At $140 billion the bulk of the remaining money would be funnelled into public works and state aid. Mr Obama would send $25 billion to state and local governments to refurbish 35,000 schools and $35 billion to keep teachers, police and firefighters employed. Another $50 billion would go to immediate investments in highways and public transport, and $10 billion for an infrastructure bank that would try to leverage private capital for public works. While such spending has a relatively high impact on the economy, it has proven difficult to find projects that are both “shovel-ready” and worth doing.
Prevention of a double-dip into recession is the president’s priority. In February, his budget office predicted the economy would grow by 3% this year. Serial disappointments forced the White House to downgrade that to just 1.6% last month. Meanwhile, the fading impact of his original $825 billion stimulus and the expiration of $200 billion more in support added last December threaten to knock 2% from gross domestic product next year. Furthermore, tax collections have risen more than expected this year, which represents a further unanticipated fiscal tightening. Unaddressed, those factors could move the economy into recession, if it isn’t there already. A senior administration official predicted that Mr Obama’s plan, if fully enacted, would result in fiscal policy being roughly neutral, rather than a drag, next year.
The president sought to make it as difficult as possible for Republicans to obstruct his plans by ensuring each of his proposals had some Republican parentage. For example, the infrastructure bank is modelled on a measure proposed by John Kerry and Kay Bailey Hutchison, Democratic and Republican senators respectively. The US Chamber of Commerce, a fierce opponent of much of Mr Obama’s agenda, has been a vocal advocate of more infrastructure spending. The use of unemployment benefits to retrain the jobless is based on a Georgia programme that Republicans have praised.
Nonetheless, there are limits on Mr Obama’s appetite and freedom to compromise. His liberal backers threatened to desert him as he repeatedly caved in to Republicans, extending George Bush’s tax cuts for the wealthy, agreeing to steep spending cuts in return for an increase in the debt ceiling, and just last week delaying new smog rules. His language and tone tonight were combative, at times hectoring. Noting how many Republicans have pledged never to raise taxes, he said, “Now is not the time to carve out an exception and raise middle class taxes. Which is why you should pass this bill right away.”

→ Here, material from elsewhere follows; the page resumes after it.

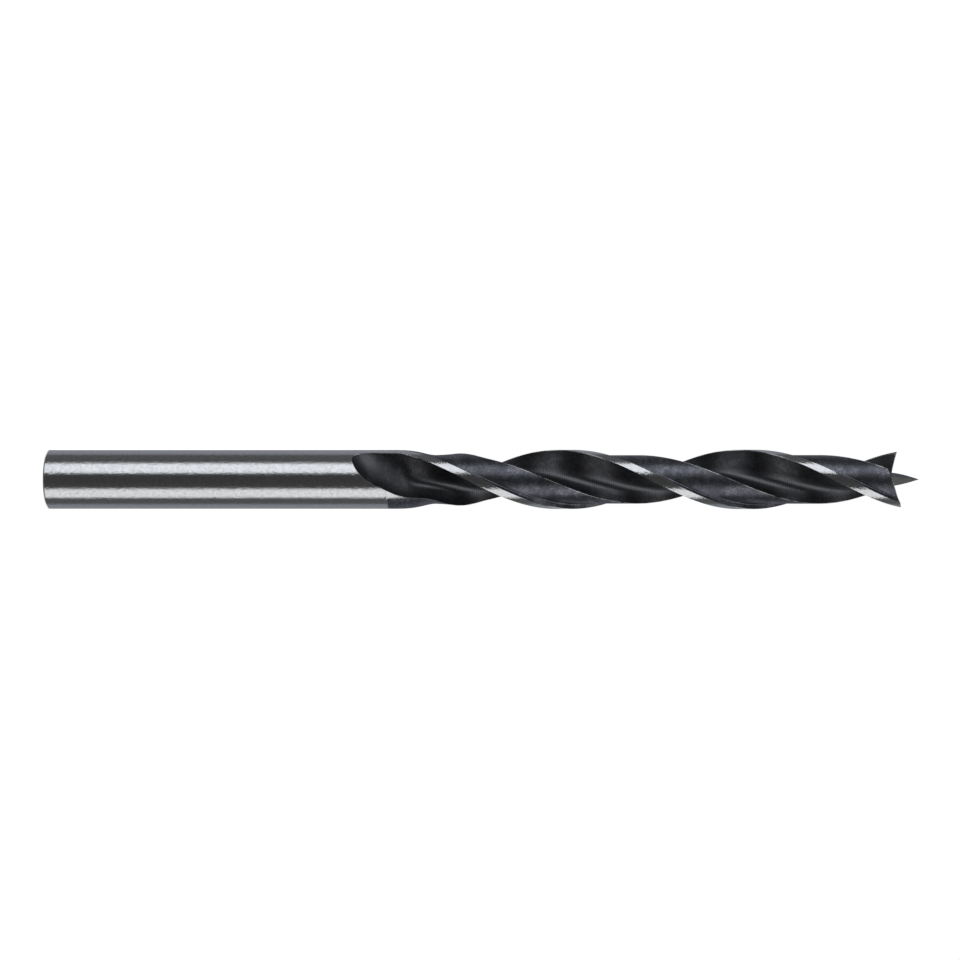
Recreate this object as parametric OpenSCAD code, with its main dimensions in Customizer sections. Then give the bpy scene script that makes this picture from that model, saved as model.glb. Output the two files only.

Republicans have branded Mr Obama’s previous stimulus a failure and have little vested interest in passing anything that helps him get re-elected. However, their calculus may be shifting. Congress’ approval ratings have fallen further than Mr Obama’s. Republicans paid a price for dragging the country to the brink of default in August in an effort to force Mr Obama to accept bigger spending cuts. A Wall Street Journal/NBC poll found voters blame Republicans more than Mr Obama for Standard & Poor’s subsequent decision to downgrade the country’s credit rating. This means they cannot afford to appear obstructionist, and indeed in recent days have begun sounding more conciliatory, promising to seek common ground with Mr Obama. John Boehner, speaker in the House of Representatives, politely said that Mr Obama’s ideas “merit consideration”.
This, however, is a far cry from support. The most contentious element may be how to pay for the plan. Mr Obama promises it will not add to the deficit. Rather than specify offsetting spending cuts or tax increases, though, he proposed that Congress’s “super committee”, created under last month’s debt ceiling deal, come up with the money. Under that deal, a bipartisan committee has until November 23rd to find up to $1.5 trillion in deficit reductions over the coming decade to add to the roughly $900 billion in spending cuts already enacted under the debt deal. Congress then has until December 23rd to pass them. If they fail, then automatic spending cuts of $1.2 trillion kick in. Mr Obama proposed amending the deal to increase both the committee’s target and the automatic triggers by the same amount as the stimulus.
The committee’s task of finding common ground among its Democratic and Republican members is hard enough. After its first meeting, the morning before Mr Obama’s speech, John Kyl, a Republican senator, threatened to quit if defence spending were touched. Jeb Hensarling, the panel’s Republican co-chairman, said Mr Obama’s plan makes the “already arduous challenge of finding bipartisan agreement on deficit reduction nearly impossible”.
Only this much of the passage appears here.